Le surnom d'« avocats aux pieds nus » tire son origine des yijiao yisheng (« médecins aux pieds nus »), les paysans de l'époque maoïste qui se voyaient chargés de soigner dans les villages après une formation de base[18].
Organisation
Le mouvement est informel et comprend des avocats, des juristes, des universitaires et des activistes qui militent pour les droits civils et défendent les intérêts des citoyens contre les sociétés, le gouvernement ou les organes du Parti communiste. Les avocats aux pieds nus sont généralement du côté de la partie la plus faible : travailleurs migrants dans les conflits avec leur employeur, paysans dans les affaires de fiscalité, d'expropriation ou d'irrégularité lors d'élections de comités de village, citoyens dénonçant la pollution de l'environnement, journalistes face à la censure du Parti, accusés passibles de poursuites pénales et citoyens ordinaires victimes de discrimination de par les actions du gouvernement[19]. Compte tenu du nombre croissant d'avocats en Chine, la proportion d'« avocats aux pieds nus » dans la profession est très faible, d'autant plus qu'ils sont exposés à des risques personnels, financiers et professionnels considérables[20].
Les « avocats aux pieds nus » sont particulièrement critiques vis-à-vis du manque d'indépendance de la justice en Chine. Ils ne contestent pas le cadre législatif chinois mais s'appuient au contraire dessus pour mener à bien leur activité qu'ils décrivent comme un moyen de défendre et de faire respecter la Constitution[21]. Le mouvement a ainsi été décrit comme une forme de « résistance par la loi » (rightful resistance en anglais) (en)[22].

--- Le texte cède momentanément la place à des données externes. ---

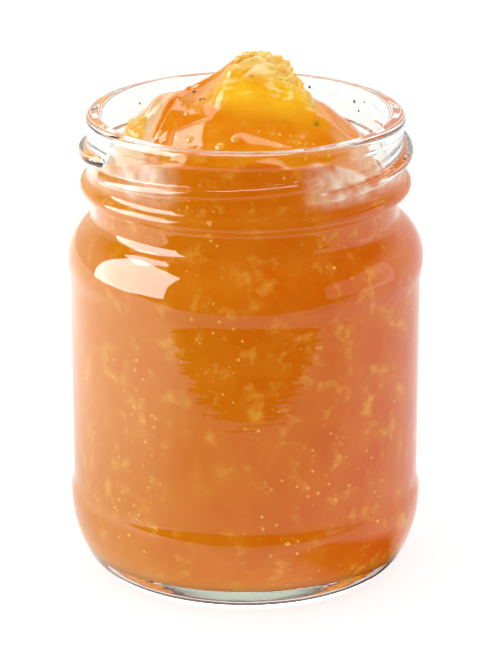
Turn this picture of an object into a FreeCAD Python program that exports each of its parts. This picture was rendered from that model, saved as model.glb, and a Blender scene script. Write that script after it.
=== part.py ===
"""Open glass jar of apricot jam: a four-lug jar filled to the neck, with a scoop of jam standing
in its mouth and two pieces of fruit on it.  Millimetres, +Z up, origin on the axis at the base."""
import FreeCAD, Part
import math
import os
import Sketcher

# ---------------------------------------------------------------- driving dimensions
# alias, value, what it is
SIZES = [
    ("jar_height", 92.0, "overall height of the glass"),
    ("body_radius", 35.0, "widest radius, at the shoulder and the lower bead"),
    ("panel_depth", 0.55, "how far the label panel is set back"),
    ("panel_wall", 2.25, "glass behind the label panel"),
    ("bead_level", 14.2, "height of the lower bead, where the heel ends"),
    ("panel_foot", 4.1, "height of the step from the lower bead to the panel"),
    ("panel_head", 4.7, "height of the step from the panel to the shoulder"),
    ("heel_width", 7.4, "from the bearing ring out to the body"),
    ("heel_round", 5.0, "tight round where the heel meets the bearing ring"),
    ("bearing_width", 5.6, "width of the flat ring that the jar stands on"),
    ("push_up", 1.8, "height of the hollow under the base"),
    ("base_thickness", 4.0, "glass between the bearing ring and the floor"),
    ("floor_round", 9.0, "inside round between the floor and the wall"),
    ("lip_radius", 31.1, "outside of the lip"),
    ("lip_land", 3.5, "thickness of the lip"),
    ("lip_height", 2.3, "height of the lip ring above the neck"),
    ("lip_ease", 1.3, "height of the step from the neck to the lip"),
    ("lip_outer_round", 1.3, "outside round of the lip"),
    ("lip_inner_round", 1.2, "inside round of the lip"),
    ("neck_inset", 0.3, "how far the neck lies inside the lip"),
    ("transfer_drop", 14.0, "from the lip down to the middle of the transfer bead"),
    ("transfer_depth", 1.6, "how far the transfer bead stands out from the neck"),
    ("transfer_head", 2.1, "height of the upper half of the transfer bead"),
    ("transfer_foot", 2.8, "height of the lower half of the transfer bead"),
    ("throat_inset", 1.0, "how far the throat lies inside the neck"),
    ("throat_height", 2.9, "height of the throat under the transfer bead"),
    ("throat_round", 2.0, "hollow round between the shoulder and the throat"),
    ("shoulder_ease", 4.15, "how much taller the shoulder is than wide"),
    ("shoulder_lag", 2.4, "how far the inside shoulder starts below the outside one"),
    ("bore_lead", 1.2, "how far the bore's foot lies above the shoulder's top"),
    ("lug_count", 4, "number of closure lugs"),
    ("lug_start", 20.0, "angle from +X to the start of the first lug"),
    ("lug_span", 100.0, "angle that a lug covers"),
    ("lug_rise", 3.3, "how far a lug climbs over its span"),
    ("lug_drop", 8.0, "from the lip down to the middle of a lug"),
    ("lug_depth", 1.85, "how far a lug stands out from the neck"),
    ("lug_tip", 1.1, "radius of a lug's rounded edge"),
    ("lug_root", 1.6, "half the height of a lug where it leaves the neck"),
    ("lug_bite", 2.2, "how far a lug's section reaches into the wall"),
    ("lug_fade", 0.4, "how far a lug's ends sink below the neck"),
    ("level_drop", 12.6, "from the lip down to the level of the jam at the wall"),
    ("scoop_rise", 24.4, "height of the scoop's top above that level"),
    ("scoop_x", 0.4, "scoop's top, to the right of the axis"),
    ("scoop_y", -3.3, "scoop's top, in front of the axis when negative"),
    ("scoop_left", 28.0, "reach of the scoop to the left"),
    ("scoop_right", 24.8, "reach of the scoop to the right"),
    ("scoop_front", 30.6, "reach of the scoop to the front"),
    ("scoop_back", 14.7, "reach of the scoop to the back"),
    ("scoop_fall", 0.8, "share of its height that the scoop loses by its rim"),
    ("scoop_rim", 0.3, "share of its reach over which the scoop's side falls away"),
    ("wave_height", 0.8, "height of the soft waves on the scoop"),
    ("wave_run", 3.6, "length of those waves, for one radian"),
    ("wave_crest", 19.0, "how far to the left of the axis one of them crests"),
    ("fruit_width", 24.0, "top fruit piece, from left to right"),
    ("fruit_length", 18.0, "top fruit piece, up the slope of the scoop"),
    ("fruit_thick", 6.4, "top fruit piece, through the middle"),
    ("fruit_tilt", 34.0, "slope of the top fruit piece from level, in degrees"),
    ("fruit_x", 3.2, "middle of the top fruit piece, to the right"),
    ("fruit_setback", 15.2, "from the front of the bore back to the middle of the top fruit piece"),
    ("fruit_top", 5.6, "middle of the top fruit piece, above the lip"),
    ("fruit_taper", 0.46, "share of its width that the top fruit piece loses by its upper end"),
    ("torn_lift", 1.0, "how far the torn edge stands off the top fruit piece"),
    ("torn_lump", 1.9, "radius of the lumps along the torn edge"),
    ("torn_count", 9, "number of lumps along the torn edge"),
    ("side_length", 9.0, "side fruit piece, along its longest way"),
    ("side_width", 7.0, "side fruit piece, across"),
    ("side_thick", 5.6, "side fruit piece, through"),
    ("side_tilt", 40.0, "slope of the side fruit piece from level, in degrees"),
    ("side_setback", 6.4, "from the bore in to the middle of the side fruit piece"),
    ("side_turn", 205.0, "angle from +X to the side fruit piece"),
    ("side_drop", 2.6, "from the lip down to the middle of the side fruit piece"),
]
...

Parmi les militants les plus connus du mouvement, il y a :
- Chen Guangcheng : avocat, issu d’une famille de paysans pauvres, aveugle depuis l’enfance[23]. Il a du fuir aux États-Unis pour échapper à la répression du Parti communiste[24] ;
- Gao Zhisheng : avocat[23] actuellement porté disparu. Il a notamment défendus des pratiquants du mouvement spirituel persécuté Falun Gong ;
- Hu Jia : l'un des pionniers du blog en Chine[23].
- Pu Zhiqiang, avant son arrestation en , a participé à la défense du dissident Ai Weiwei et de membres du Parti communiste chinois ayant subi des tortures dans le cadre d'enquêtes sur des allégations de corruption[25].
- Guo Feixiong : avocat, emprisonné depuis 2013.
Ces hommes et les autres « avocats aux pieds nus » sont inconnus du grand public en Chine : les médias n'ont pas le droit d'en parler[26], même si leur réputation, à la faveur d'Internet et du bouche-à-oreille, a désormais dépassé le cercle réduit des militants des droits de l'homme. À la campagne, leur assise est néanmoins forte et leur aide juridique est très appréciée en raison de l'absence quasi totale d'avocats inscrits au barreau[27].